Few in either country expressed qualms about the ethics of these removals. Indeed the consensus was largely that the artefacts were far safer in European museums than on their home soil. When in 1821 the ‘Dendera zodiac’, a huge stone ceiling block, was hacked from a temple dedicated to Hathor in Dendera, north of Luxor, and put on board a ship bound for France, it was noted that the Pasha had approved its removal and that it had ‘thus been rescued from destruction and danger’ (M. Saulnier, 1822, quoted in Wilkinson 2020, 42).

One lone voice in France was to publicly express doubts. Congratulating the Dendera team on their successful removal of the zodiac, Egyptologist Jean-Francois Champollion nevertheless added a caveat: ‘we cannot, however, refrain from expressing a certain regret that this magnificent temple has been deprived of one of its finest monuments…Should we, in France, follow the example of Lord Elgin? Certainly not.’ (Champollion, 1821. Quoted in Wilkinson 2020*, 43)
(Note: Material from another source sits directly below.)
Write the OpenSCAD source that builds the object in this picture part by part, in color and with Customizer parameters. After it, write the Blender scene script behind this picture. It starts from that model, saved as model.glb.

It is ironic, then, that when the zodiac arrived in France, its ancient hieroglyphics, as well as those inscribed on other seized artefacts, were to provide Champollion, brilliant philologist that he was, with the tools for unlocking the mysteries of this long-forgotten script. The decoding of hieroglyphics forms another chapter in the fascinating story of nineteenth-century Egyptology.
T. Wilkinson, A World Beneath the Sands: Adventurers and Archaeologists in the Golden Age of Egyptology, Picador, 2020.